→ Given task
Across the data below, how many lines hold "slide"? Answer with that number and nothing else.

[Begin Supplied material]

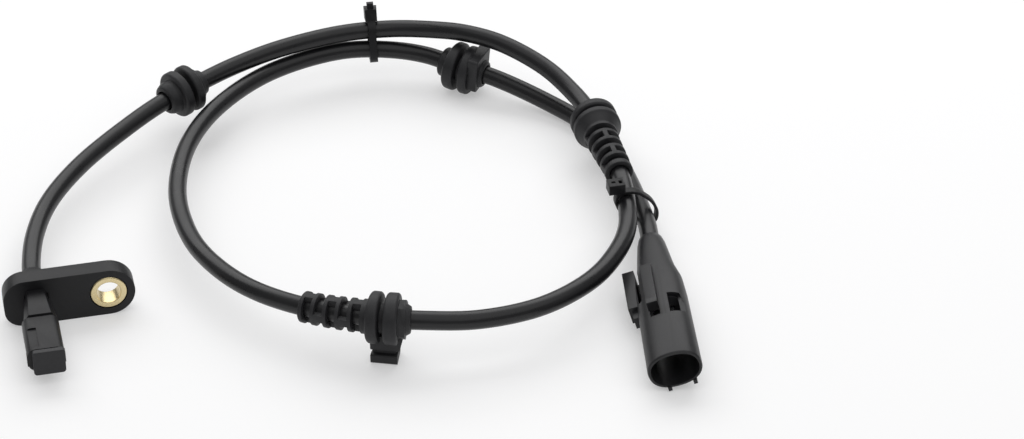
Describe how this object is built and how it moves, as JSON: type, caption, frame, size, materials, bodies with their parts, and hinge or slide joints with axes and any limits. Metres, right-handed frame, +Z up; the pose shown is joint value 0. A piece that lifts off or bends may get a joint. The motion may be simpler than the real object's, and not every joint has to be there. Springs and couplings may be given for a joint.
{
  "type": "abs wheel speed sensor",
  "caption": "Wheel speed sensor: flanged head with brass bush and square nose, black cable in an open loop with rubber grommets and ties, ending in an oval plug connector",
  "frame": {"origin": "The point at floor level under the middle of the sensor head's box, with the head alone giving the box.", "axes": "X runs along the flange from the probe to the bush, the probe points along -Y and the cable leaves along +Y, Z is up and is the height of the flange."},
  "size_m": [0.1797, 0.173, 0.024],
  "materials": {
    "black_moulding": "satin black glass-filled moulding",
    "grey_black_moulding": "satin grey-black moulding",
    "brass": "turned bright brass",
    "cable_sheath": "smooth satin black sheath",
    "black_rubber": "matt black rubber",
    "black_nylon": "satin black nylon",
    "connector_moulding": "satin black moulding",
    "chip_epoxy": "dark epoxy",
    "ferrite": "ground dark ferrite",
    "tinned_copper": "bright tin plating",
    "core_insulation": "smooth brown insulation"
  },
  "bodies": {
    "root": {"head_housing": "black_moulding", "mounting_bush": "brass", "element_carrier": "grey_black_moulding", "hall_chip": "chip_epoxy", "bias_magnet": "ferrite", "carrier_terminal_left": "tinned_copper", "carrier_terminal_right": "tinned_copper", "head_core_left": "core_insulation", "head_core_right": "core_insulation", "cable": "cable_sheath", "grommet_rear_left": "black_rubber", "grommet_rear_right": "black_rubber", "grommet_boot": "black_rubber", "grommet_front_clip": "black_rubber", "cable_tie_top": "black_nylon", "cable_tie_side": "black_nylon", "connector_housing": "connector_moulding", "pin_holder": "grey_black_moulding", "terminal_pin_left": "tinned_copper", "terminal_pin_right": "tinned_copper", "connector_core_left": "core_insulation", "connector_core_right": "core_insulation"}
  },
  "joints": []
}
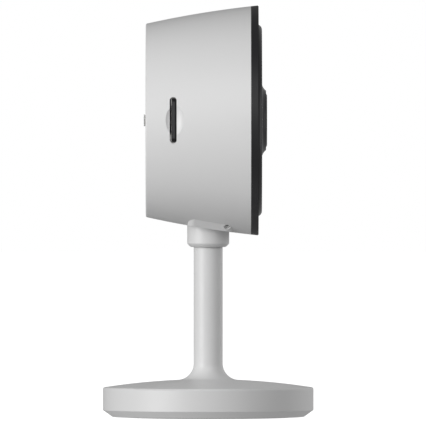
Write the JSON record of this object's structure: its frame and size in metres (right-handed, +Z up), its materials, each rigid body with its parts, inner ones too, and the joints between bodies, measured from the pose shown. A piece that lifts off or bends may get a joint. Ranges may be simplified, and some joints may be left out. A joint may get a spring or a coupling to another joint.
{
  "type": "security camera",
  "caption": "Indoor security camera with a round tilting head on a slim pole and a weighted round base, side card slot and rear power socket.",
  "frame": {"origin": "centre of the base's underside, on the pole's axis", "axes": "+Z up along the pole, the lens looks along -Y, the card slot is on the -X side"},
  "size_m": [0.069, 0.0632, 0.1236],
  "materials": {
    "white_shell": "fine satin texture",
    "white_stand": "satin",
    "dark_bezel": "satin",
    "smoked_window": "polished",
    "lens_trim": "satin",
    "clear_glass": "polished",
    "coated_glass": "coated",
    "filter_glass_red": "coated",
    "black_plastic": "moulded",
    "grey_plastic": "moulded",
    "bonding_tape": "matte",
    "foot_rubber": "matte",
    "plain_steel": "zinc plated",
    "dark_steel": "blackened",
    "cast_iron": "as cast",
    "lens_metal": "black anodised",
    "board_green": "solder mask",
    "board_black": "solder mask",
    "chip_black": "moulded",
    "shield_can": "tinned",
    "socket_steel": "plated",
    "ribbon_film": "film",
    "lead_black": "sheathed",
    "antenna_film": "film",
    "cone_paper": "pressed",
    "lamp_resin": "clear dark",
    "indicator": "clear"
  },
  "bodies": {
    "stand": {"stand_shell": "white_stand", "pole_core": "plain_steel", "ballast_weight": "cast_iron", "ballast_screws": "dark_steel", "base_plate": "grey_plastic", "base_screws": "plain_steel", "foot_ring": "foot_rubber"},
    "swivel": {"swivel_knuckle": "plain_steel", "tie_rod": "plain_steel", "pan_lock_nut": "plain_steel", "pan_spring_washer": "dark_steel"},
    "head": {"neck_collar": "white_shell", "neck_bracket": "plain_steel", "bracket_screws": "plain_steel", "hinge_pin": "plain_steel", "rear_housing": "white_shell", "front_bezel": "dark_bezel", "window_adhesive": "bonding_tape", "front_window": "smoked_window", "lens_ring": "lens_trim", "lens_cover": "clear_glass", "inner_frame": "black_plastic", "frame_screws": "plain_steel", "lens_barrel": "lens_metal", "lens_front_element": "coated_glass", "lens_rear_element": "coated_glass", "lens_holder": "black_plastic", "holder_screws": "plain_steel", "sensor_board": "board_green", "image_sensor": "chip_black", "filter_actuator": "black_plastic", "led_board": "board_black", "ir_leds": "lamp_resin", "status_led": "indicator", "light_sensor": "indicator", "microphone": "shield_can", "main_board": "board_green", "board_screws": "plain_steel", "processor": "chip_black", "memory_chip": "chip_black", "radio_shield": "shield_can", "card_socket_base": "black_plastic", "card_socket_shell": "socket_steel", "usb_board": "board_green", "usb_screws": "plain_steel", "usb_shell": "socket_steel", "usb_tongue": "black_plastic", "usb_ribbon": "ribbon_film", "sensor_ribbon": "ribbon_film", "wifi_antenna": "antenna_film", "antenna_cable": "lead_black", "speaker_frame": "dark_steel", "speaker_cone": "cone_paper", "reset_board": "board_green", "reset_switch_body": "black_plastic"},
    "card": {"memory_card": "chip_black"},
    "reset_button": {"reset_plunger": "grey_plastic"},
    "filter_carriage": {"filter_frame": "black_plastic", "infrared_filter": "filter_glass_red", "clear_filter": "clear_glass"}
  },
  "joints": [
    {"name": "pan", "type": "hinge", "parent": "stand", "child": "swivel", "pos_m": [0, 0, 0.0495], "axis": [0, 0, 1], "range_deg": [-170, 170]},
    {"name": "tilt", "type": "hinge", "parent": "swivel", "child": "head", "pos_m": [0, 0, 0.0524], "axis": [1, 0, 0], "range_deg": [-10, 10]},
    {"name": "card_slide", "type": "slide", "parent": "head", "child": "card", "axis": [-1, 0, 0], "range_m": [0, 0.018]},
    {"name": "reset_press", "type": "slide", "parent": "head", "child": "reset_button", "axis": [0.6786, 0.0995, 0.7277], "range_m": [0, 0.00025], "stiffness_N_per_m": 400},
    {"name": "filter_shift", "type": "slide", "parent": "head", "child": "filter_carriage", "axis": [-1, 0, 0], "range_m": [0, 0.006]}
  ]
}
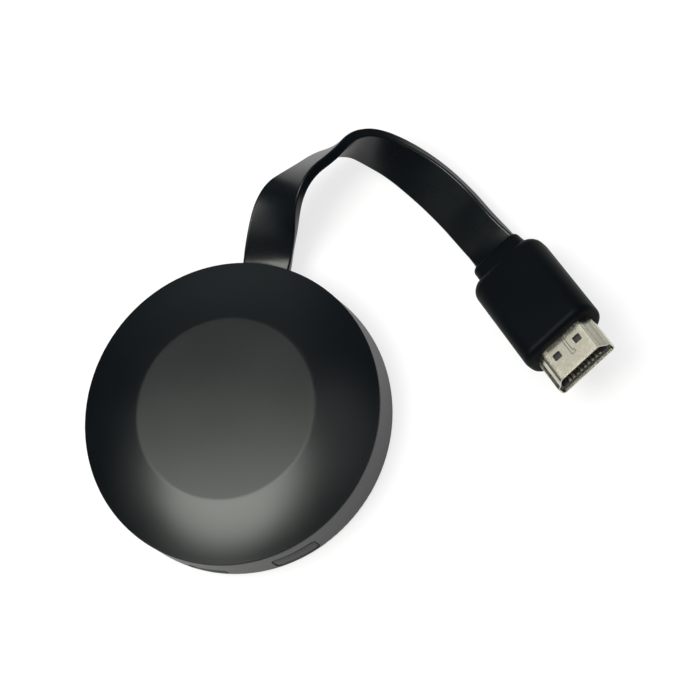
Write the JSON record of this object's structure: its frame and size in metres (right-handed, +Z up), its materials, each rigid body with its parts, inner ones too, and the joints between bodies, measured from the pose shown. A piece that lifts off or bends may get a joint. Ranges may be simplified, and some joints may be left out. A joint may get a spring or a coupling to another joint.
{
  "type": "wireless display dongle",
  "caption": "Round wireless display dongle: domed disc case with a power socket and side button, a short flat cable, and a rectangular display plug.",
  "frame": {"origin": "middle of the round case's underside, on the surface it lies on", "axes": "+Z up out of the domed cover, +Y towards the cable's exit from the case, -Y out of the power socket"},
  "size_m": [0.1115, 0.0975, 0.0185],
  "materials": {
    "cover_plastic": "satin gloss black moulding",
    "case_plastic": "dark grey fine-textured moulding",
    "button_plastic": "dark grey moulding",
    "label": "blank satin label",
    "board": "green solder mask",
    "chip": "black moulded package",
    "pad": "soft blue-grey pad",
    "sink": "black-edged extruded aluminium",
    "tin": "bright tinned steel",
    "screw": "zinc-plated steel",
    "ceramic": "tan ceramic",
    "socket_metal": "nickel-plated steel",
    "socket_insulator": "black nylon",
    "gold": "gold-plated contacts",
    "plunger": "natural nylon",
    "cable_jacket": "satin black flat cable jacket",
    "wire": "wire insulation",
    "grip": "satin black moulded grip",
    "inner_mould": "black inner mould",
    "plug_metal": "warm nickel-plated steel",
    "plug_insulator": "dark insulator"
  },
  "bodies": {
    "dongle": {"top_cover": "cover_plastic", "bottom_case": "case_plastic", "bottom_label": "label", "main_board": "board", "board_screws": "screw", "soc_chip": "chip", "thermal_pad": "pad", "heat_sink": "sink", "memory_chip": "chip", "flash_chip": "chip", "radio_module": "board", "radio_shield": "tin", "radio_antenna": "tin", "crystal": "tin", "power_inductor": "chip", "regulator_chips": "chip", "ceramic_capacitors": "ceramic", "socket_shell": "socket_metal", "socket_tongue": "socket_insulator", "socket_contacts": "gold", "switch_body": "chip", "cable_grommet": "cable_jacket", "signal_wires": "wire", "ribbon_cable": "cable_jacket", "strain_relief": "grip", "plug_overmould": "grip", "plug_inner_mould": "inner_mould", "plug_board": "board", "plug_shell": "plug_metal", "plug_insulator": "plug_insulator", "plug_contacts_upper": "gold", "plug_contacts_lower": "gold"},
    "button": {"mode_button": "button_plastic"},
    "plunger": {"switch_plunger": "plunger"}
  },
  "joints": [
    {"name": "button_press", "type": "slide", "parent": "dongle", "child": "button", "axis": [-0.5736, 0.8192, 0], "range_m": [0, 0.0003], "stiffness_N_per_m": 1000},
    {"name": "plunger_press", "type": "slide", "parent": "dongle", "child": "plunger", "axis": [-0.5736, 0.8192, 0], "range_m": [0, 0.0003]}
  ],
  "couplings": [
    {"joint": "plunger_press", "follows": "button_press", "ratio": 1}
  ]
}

[End Supplied material]

→ Full answer
6